Transitioning from verification to validation may deliver a narrowed set of biomarker candidates that have the greatest potential for specific and sensitive sample classification. Based on the Stellar mass spectrometer’s work, researchers now know the sample preparation steps, LC methods, retention times, detection range (LLOD/LLOQ) and method robustness that can be carried over to streamline validation.
In addition, researchers also have the option to directly transition the LC-MS/MS method to the Thermo Scientific TSQ Altis Plus triple quadrupole mass spectrometer if expanded laboratory capacity is needed. The ESI source, ion source settings, and Thermo Scientific Xcalibur software provide direct overlap to minimize additional method refinement. The TSQ Altis Plus MS also has the same robustness to ensure maximum uptime to complete studies with higher throughput.
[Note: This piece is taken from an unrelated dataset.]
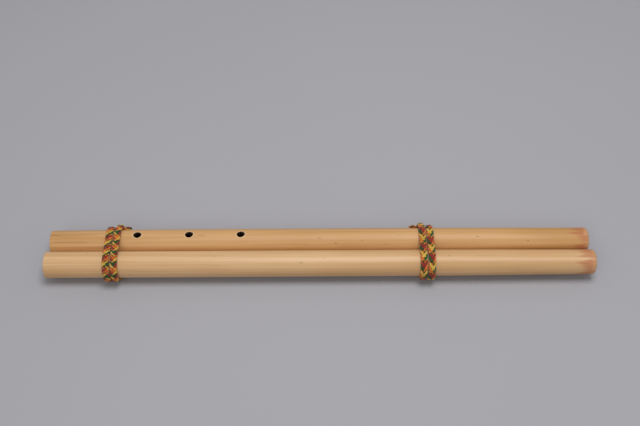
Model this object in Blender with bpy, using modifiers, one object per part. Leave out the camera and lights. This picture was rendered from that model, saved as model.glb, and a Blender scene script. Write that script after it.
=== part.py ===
"""Double nose flute: two bamboo pipes bound side by side by two braided cords.

Metres, +Z up. X runs along the pipes, with the blown heads at +X. The pipe with the finger holes is at +Y.
The origin is at the middle of the underside.
"""

import math

import bmesh
import bpy
from mathutils import Vector
from mathutils.kdtree import KDTree

MM = 0.001

# Pipes
DRONE_LENGTH = 520.0 * MM
DRONE_RADIUS = 12.5 * MM
DRONE_HEAD_RADIUS = 11.8 * MM
MELODY_LENGTH = 515.0 * MM
MELODY_RADIUS = 12.2 * MM
MELODY_HEAD_RADIUS = 11.9 * MM
MELODY_FOOT_SETBACK = 2.0 * MM
BORE_RADIUS = 9.0 * MM
HEAD_TAPER_LENGTH = 140.0 * MM
HEAD_ROUNDING = 2.6 * MM
FOOT_EDGE = 0.4 * MM
PIPE_SIDES = 64

# Head: septum, blow hole, wind chamber, block and window
SEPTUM = 5.0 * MM
BLOW_HOLE_RADIUS = 3.1 * MM
CHAMBER_LENGTH = 12.0 * MM
PLUG_LENGTH = 20.0 * MM
WINDWAY_HEIGHT = 1.5 * MM
WINDOW_WIDTH = 9.0 * MM
WINDOW_LENGTH = 7.0 * MM
LIP_RAMP_LENGTH = 9.0 * MM
LIP_THICKNESS = 0.5 * MM

# Finger holes in the top of the melody pipe
FINGER_HOLE_COUNT = 3
FIRST_HOLE_FROM_FOOT = 83.3 * MM
HOLE_SPACING = 49.4 * MM
HOLE_ALONG = 7.0 * MM
HOLE_ACROSS = 6.2 * MM

# Cord bindings
CORD_WIDTH = 6.6 * MM
CORD_THICKNESS = 3.6 * MM
TUCKED_WIDTH = 5.0 * MM
TUCKED_THICKNESS = 2.4 * MM
WRAP_GAP = 0.85 * MM
TUCK_GAP = 0.85 * MM
FOOT_BINDING_FROM_FOOT = 63.0 * MM
HEAD_BINDING_FROM_FOOT = 361.0 * MM
SEAT_SHARE = 0.1

# Fits
CLEARANCE = 0.3 * MM
CUTTER_OVERSHOOT = 2.0 * MM

# A wrap's stations: the back arc, the top run, the front arc and the bottom run
ARC_STEPS = 10
RUN_STEPS = 2
TURN_STEPS = 2 * (ARC_STEPS + RUN_STEPS)
ARC_STEP = math.pi / ARC_STEPS
FACET_ALLOWANCE = DRONE_RADIUS * (1.0 / math.cos(ARC_STEP / 2.0) - 1.0)
CORD_CLEARANCE = CLEARANCE + FACET_ALLOWANCE

LIFT = CORD_THICKNESS * (1.0 - SEAT_SHARE) + CORD_CLEARANCE
AXIS_SPACING = DRONE_RADIUS + MELODY_RADIUS + CLEARANCE
FRONT_REACH = DRONE_RADIUS + CORD_CLEARANCE + CORD_THICKNESS
BACK_REACH = MELODY_RADIUS + CORD_CLEARANCE + TUCKED_THICKNESS + TUCK_GAP + CORD_THICKNESS
DRONE_Y = (FRONT_REACH - BACK_REACH - AXIS_SPACING) / 2.0
MELODY_Y = DRONE_Y + AXIS_SPACING
DRONE_Z = LIFT + DRONE_RADIUS
MELODY_Z = LIFT + MELODY_RADIUS
FOOT_X = -DRONE_LENGTH / 2.0
MELODY_FOOT_X = FOOT_X + MELODY_FOOT_SETBACK
MELODY_HEAD_X = MELODY_FOOT_X + MELODY_LENGTH
DRONE_HEAD_X = FOOT_X + DRONE_LENGTH

parts = None
cutters = None


def clear_scene():
    for obj in list(bpy.data.objects):
        bpy.data.objects.remove(obj, do_unlink=True)


def new_collection(name):
    collection = bpy.data.collections.new(name)
    bpy.context.scene.collection.children.link(collection)
    return collection


def principled(name, colour, roughness):
    material = bpy.data.materials.new(name)
    material.use_nodes = True
    shader = material.node_tree.nodes["Principled BSDF"]
    shader.inputs["Base Color"].default_value = (*colour, 1.0)
    shader.inputs["Roughness"].default_value = roughness
    shader.inputs["Metallic"].default_value = 0.0
    return material


def add_object(name, mesh, collection, material=None):
    obj = bpy.data.objects.new(name, mesh)
    collection.objects.link(obj)
    if material:
        mesh.materials.append(material)
        mesh.shade_smooth()
        mesh.set_sharp_from_angle(angle=math.radians(30))
    return obj


def add_cutter(name, mesh):
    obj = add_object(name, mesh, cutters)
    obj.hide_render = True
    obj.display_type = "WIRE"
    return obj


def cut(obj, cutter):
    modifier = obj.modifiers.new(cutter.name, "BOOLEAN")
    modifier.operation = "DIFFERENCE"
    modifier.solver = "EXACT"
    modifier.object = cutter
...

No longer stuck in discovery: expanded capability across the entire workflow
Many translational researchers have avoided the move to targeted verification methods due to the complexity, as well as the lack of experience operating triple quadrupole systems to create, refine and implement these highly multiplexed methods. The introduction of the Stellar MS workflow streamlines the process while delivering quantitative performance.
Therefore, researchers can expand their laboratory capacity and advance their research work in house, without the need to add people, learn new skills or devote months to this work. Researchers can cover more of the workflow process themselves—all the way to the validation phase—enabling them to maintain better control, reduce costs and increase confidence in the results.